Aleppo também perdeu seu passado
Cerca de 25% da cidade velha, que acumulava um grande patrimônio histórico, foi totalmente destruída
Os mapas turísticos acumulam poeira na estante de um hotel sem clientes nem funcionários. Os antigos folhetos destacam como atração turística as joias da cidade velha, esses rincões onde chegava o eco dos muezins convocando à oração. O problema é que muitos desses lugares em Aleppo deixaram de existir depois da Guerra Civil na Síria. “Mais de 25% da cidade velha de Aleppo foi completamente destruída”, diz Maamoun Abdulkarim, diretor geral de Antiguidades e Museus na Síria.
As poucas famílias que se aventuram nesta semana entre as ruínas da cidade antiga colocam as mãos na cabeça, como se não pudessem aceitar o grau de destruição que os rodeia. Três quartos dos 13 quilômetros quadrados do “souk” medieval, considerado o maior mercado coberto do mundo, foram incendiados. Antes, mal se podia caminhar entre as lojas e a multidão. Hoje, o cheiro de pólvora substitui o perfume de incenso e especiarias que se mesclava com o dos famosos sabonetes de Aleppo. Os postos do mercado foram saqueados.
Ainda resta um pouco de música. Às portas da cidadela, um grupo de jovens remexe os quadris ao som do tambor, enquanto um risonho vendedor ambulante distribui café amargo aos soldados. O forte, que permaneceu nas mãos do Exército sírio, foi preservado. Mas, de suas torres, a visão difere da paisagem há seis anos. A estrutura do hotel Carlton, que data do final do século XIX, desapareceu completamente. Apenas um monte de entulho entre árvores retorcidas pode ser visto. Vítima de gangues, a velha Aleppo é uma sombra de seu passado.
O diagnóstico de Aleppo é devastador. Dividida pela metade desde o início da guerra, esta cidade de 4.000 anos está gravemente ferida após o cerco. “Cerca de 40% está moderadamente preservada e pouco mais de 30% pode ser restaurada”, acrescenta Abdulkarim, em Damasco. “A reconstrução custará bilhões de euros”.
Voltar a rezar em Aleppo
Carregados de memórias, os escassos moradores atravessam as portas da Mesquita de Omeya pela primeira vez em cinco anos.

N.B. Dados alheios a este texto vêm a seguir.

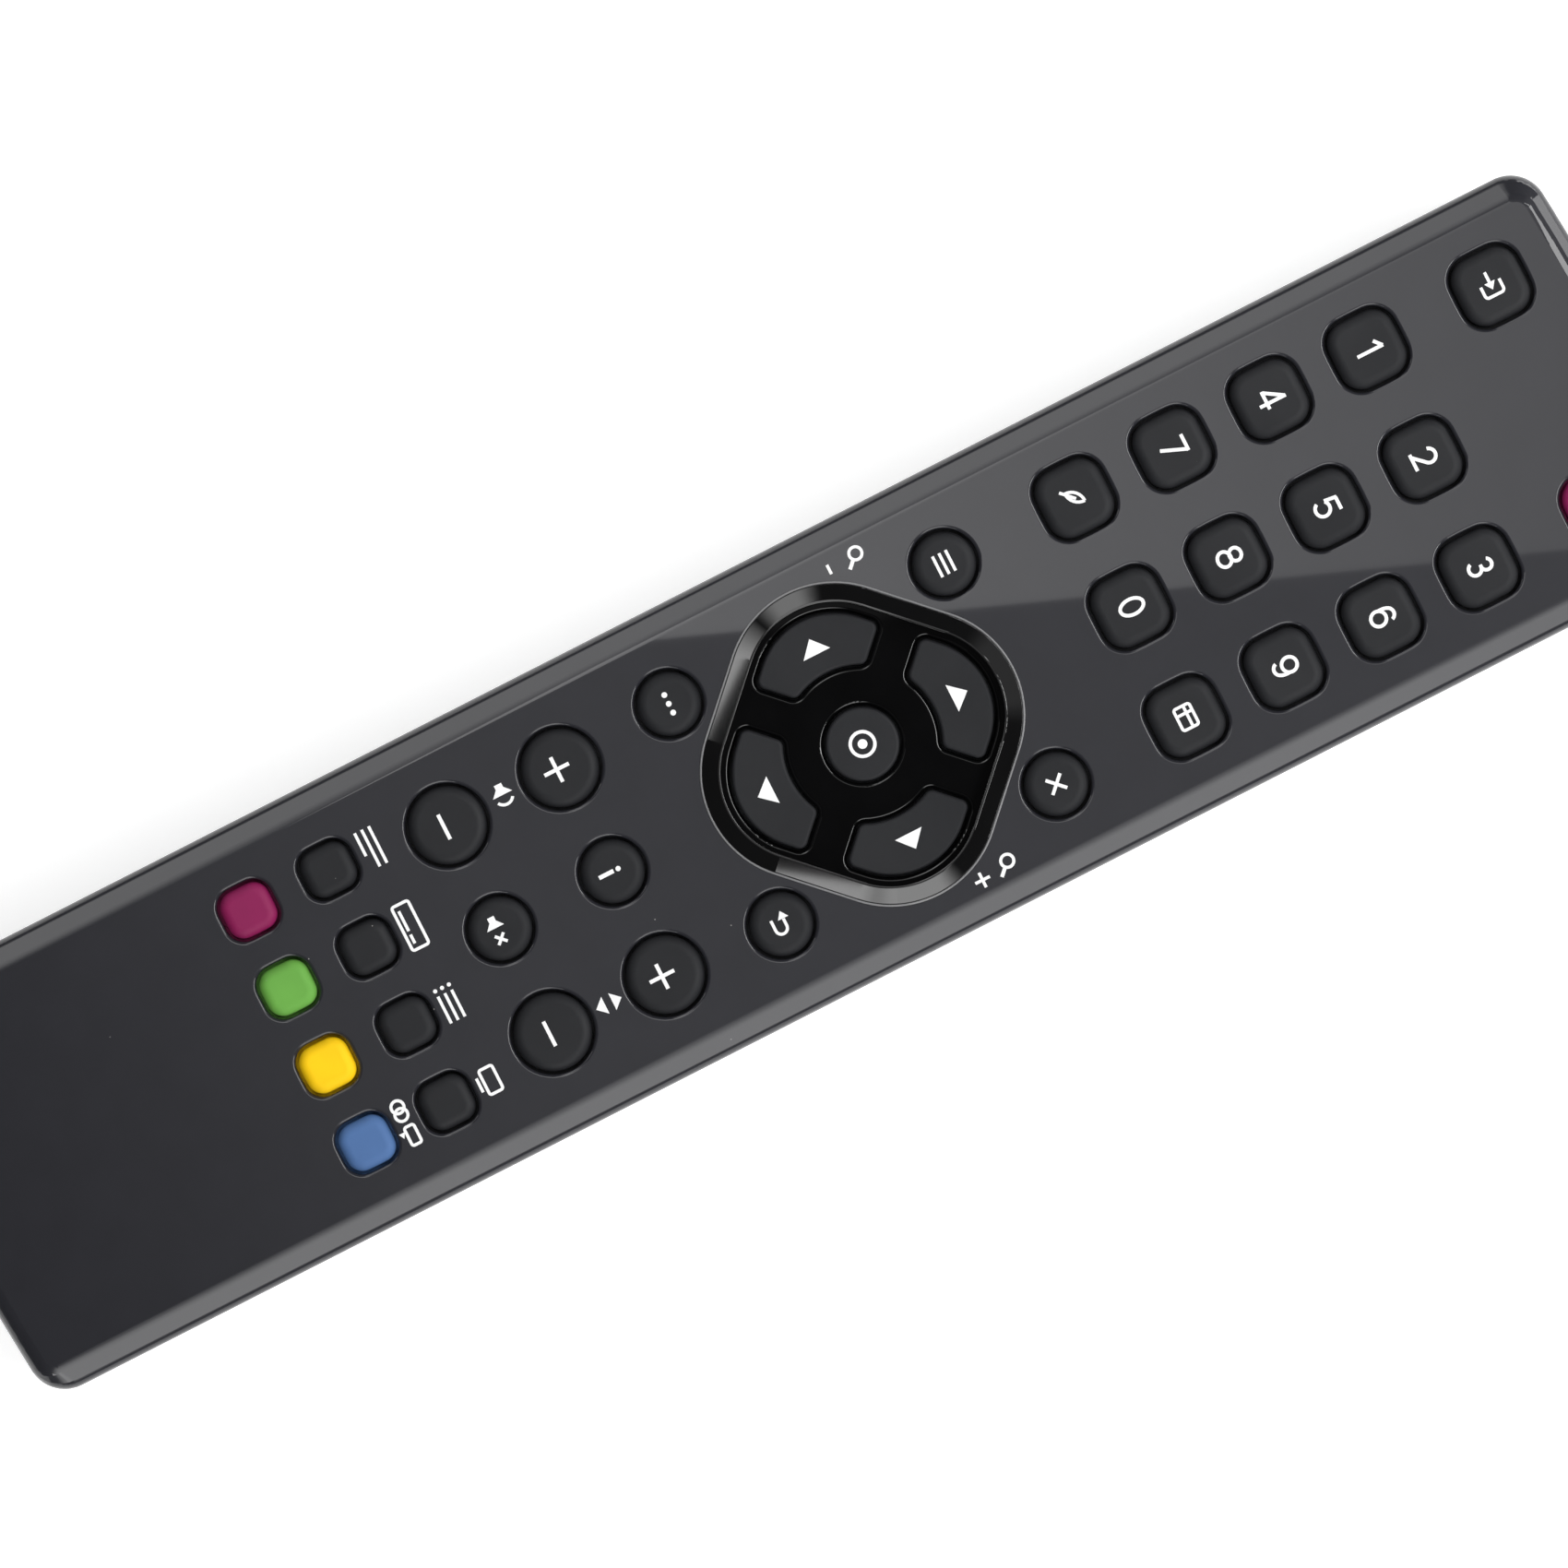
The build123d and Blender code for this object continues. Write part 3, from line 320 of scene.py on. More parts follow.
def grain_group():
    """The height of a fine moulded grain."""
    group, given, wanted = new_group(
        "Moulded grain", [("Vector", "vector"), ("Scale", "value")], [("Height", "value")]
    )
    place = {"Vector": given["Vector"], "Scale": given["Scale"]}
    noise = add_node(group, "TexNoise", {**place, "Detail": 3.0, "Roughness": 0.6})
    pits = add_node(group, "TexVoronoi", place)
    both = calc(group, "ADD", noise.outputs["Fac"], pits.outputs["Distance"])
    group.links.new(both, wanted["Height"])
    return group


def handling_group():
    """A roughness that finger marks change in broad patches."""
    group, given, wanted = new_group(
        "Handled gloss",
        [("Vector", "vector"), ("Roughness", "value"), ("Spread", "value")],
        [("Roughness", "value")],
    )
    patches = add_node(
        group,
        "TexNoise",
        {"Vector": given["Vector"], "Scale": 55.0, "Detail": 5.0, "Distortion": 0.6},
    )
    base = given["Roughness"]
    high = calc(group, "ADD", base, given["Spread"])
    level = ramp(group, patches.outputs["Fac"], 0.42, 0.66, base, high)
    group.links.new(level, wanted["Roughness"])
    return group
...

Chegam ansioso para voltar a rezar na joia da cidade, datada do século XII, mas acabam saindo cabisbaixos e com olhar perdido. As pessoas entendem que a guerra significa destruição, mas que insurgentes e jihadistas tenham transformado esta relíquia de sua história e religião em um arsenal militar é algo que não perdoam. Sacos de areia estão empilhados contra os muros; aqui há uma cápsula de bala, lá uma parede pichada. “Os que fizeram isso não são muçulmanos”, murmura, indignado, Hamil Kenefati, arquiteto de cerca de 40 anos que foi rezar acompanhado por seus dois filhos. Eles acabam assimilando a catástrofe e buscam um canto tranquilo para estender suas esteiras e rezar.
O minarete, com 1.000 anos e única estrutura original intacta desde sua construção, não sobreviveu ao século XXI. No entanto, Abdulkarim está otimista e disposto a reconstruí-lo com as pedras originais empilhadas no chão. Ainda é possível ver botijões de gás amarrados a um feixe de cabos sobre a sala de oração prontos para explodir.
As sequelas do conflito também pesam sobre os moradores, os mesmos que orgulhosamente afirmam viver na cidade mais antiga do Oriente Médio. “Cada pedra tem uma história para nós. Agora, cada pedra é uma ferida”, diz Rania Gazour, 34 anos, e campeã nacional de fisiculturismo.
Gazour também arrasta suas feridas, com a mão direita cheia de pontos, memória de estilhaços de um morteiro. “Como todas as pessoas, tínhamos nossas queixas antes da guerra, mas hoje, graças aos armados e terroristas, estamos mais unidos do que nunca a um Governo que tem sabido defender as minorias do país.”
No Natal passado, participou da missa natalina na igreja maronita, onde os fiéis rezaram de pé entre os bancos carbonizados. Rezaram a céu aberto, pisando no telhado que desabou após o impacto de uma bomba caseira.